According to a study in Science Translational Medicine, a team of researchers uncovered a new form of early-onset Alzheimer’s disease (AD) arising before 65 years of age.
Such forms of neurodegenerative illnesses are extremely rare, and in the new study, the Swedish research team called the disease they investigated Uppsala APP deletion.
“Point mutations in the amyloid precursor protein gene (APP) cause familial Alzheimer’s disease by increasing generation or altering conformation of amyloid β (Aβ),” the study’s authors explained in their findings.

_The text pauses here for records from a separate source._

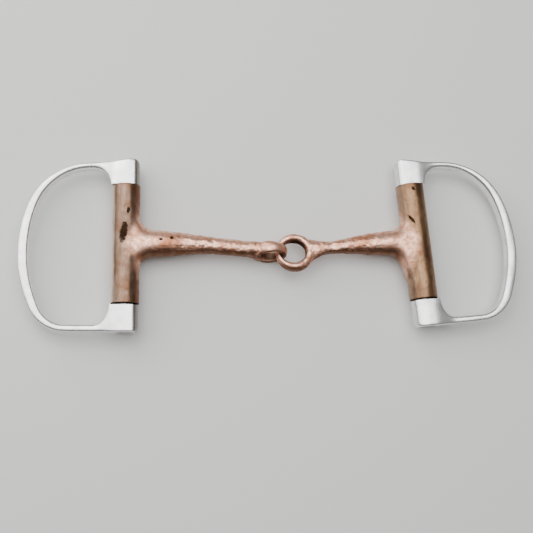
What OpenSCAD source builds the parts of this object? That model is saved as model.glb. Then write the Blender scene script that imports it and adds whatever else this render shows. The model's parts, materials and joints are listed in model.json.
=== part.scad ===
// Dee ring snaffle bit with a single-jointed copper mouthpiece.
// The bit lies flat: +X along the mouthpiece, +Y along the hinge pins, +Z up.
// A dee is drawn in its own frame: u outwards from its hinge pin, v along the pin, w up.

/* [Mouthpiece] */
// Distance between the hinge pins, measured along X
pin_span = 141.7; // [140:0.1:150]
// How far the right pin's middle sits above the left one's in Y
pin_rise = 4.6; // [3:0.1:6]
// Lean of the left pin from Y, its upper end towards -X
left_lean = 0.9; // [0:0.1:3]
// Lean of the right pin from Y, its upper end towards -X
right_lean = 5.6; // [4:0.1:7]
// Distance in X from the left pin to the middle of the left eye
left_reach = 69.1; // [68.5:0.1:70]
// Height in Y of the left eye's middle below the left pin's middle
left_drop = 1.7; // [1:0.1:2.5]

/* [Barrels] */
// Diameter of each barrel
barrel_d = 13.7; // [13.5:0.1:14.5]
// Length of each barrel
barrel_len = 57.2; // [56:0.1:57.5]
// Gap between the lugs of a dee, which leaves the barrel a little end play
lug_gap = 58; // [57.8:0.1:60]
// Space between a barrel and the lug that it sits up against
barrel_seat = 0.1; // [0.05:0.01:0.15]
// Radial clearance between a barrel's bore and its pin
pin_clearance = 0.06; // [0.03:0.01:0.09]

/* [Hinge pins] */
// Diameter of the pin
pin_d = 7; // [6:0.1:7.4]
// Diameter of the peened head, flush with the lug
pin_head_d = 8.6; // [8.2:0.1:9.4]
// Depth of the peened head's countersink
pin_head_h = 1.1; // [0.8:0.1:1.4]

/* [Cannons] */
// Diameter of the left cannon where it leaves the flare
left_root_d = 13.5; // [13:0.1:14]
// Diameter of the left cannon beside the eye
left_neck_d = 8.2; // [7.6:0.1:8.4]
// Diameter of the right cannon where it leaves the flare
right_root_d = 12.8; // [12.4:0.1:13.6]
// Diameter of the right cannon beside the eye
right_neck_d = 6.5; // [6.2:0.1:7]
// Length of the taper from root to neck
taper_len = 35; // [32:0.5:36]
// How far the left cannon bows towards +Y at mid-length
left_bow = 1.7; // [1:0.1:2]
// How far the right cannon bows towards +Y at mid-length
right_bow = 0.9; // [0.5:0.1:1.5]
// Height in Y at which the left cannon meets its eye, above the eye's middle
left_neck_lift = 0.5; // [0:0.1:0.6]
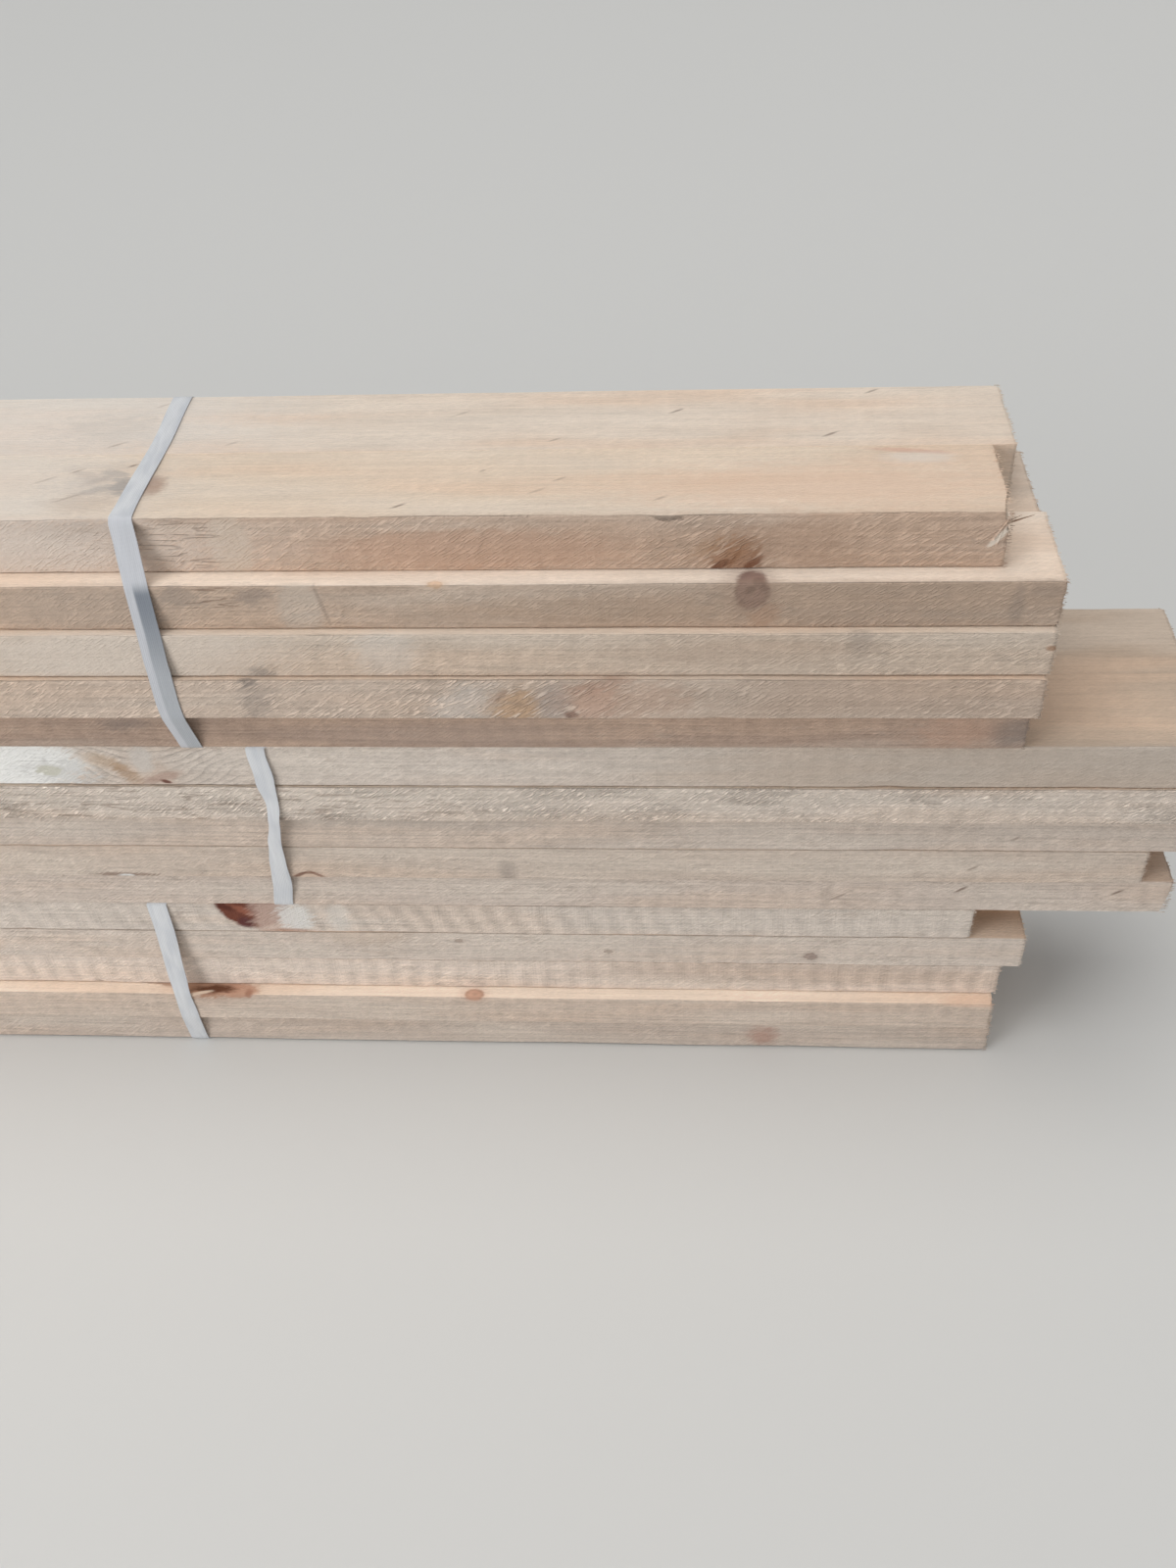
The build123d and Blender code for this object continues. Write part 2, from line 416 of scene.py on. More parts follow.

“Here, we describe the Uppsala APP mutation (Δ690–695), the first reported deletion causing autosomal dominant AD. Affected individuals have an age at symptom onset in their early forties and suffer from a rapidly progressing disease course.”
Based on their discovery of the new gene mutation linked to the early-onset of Alzheimer’s, it was found that the mutation accelerates the production of amyloid plaques, known to be destructive for cognitive health.
“At molecular level, the Uppsala APP mutation alters the protein processing, resulting in increased Aβ production and rapid aggregation,” the study’s authors highlighted in their findings.
“The results contribute to elucidate the molecular mechanisms regulating AD development and to understand the impact of APP mutations on disease pathophysiology.”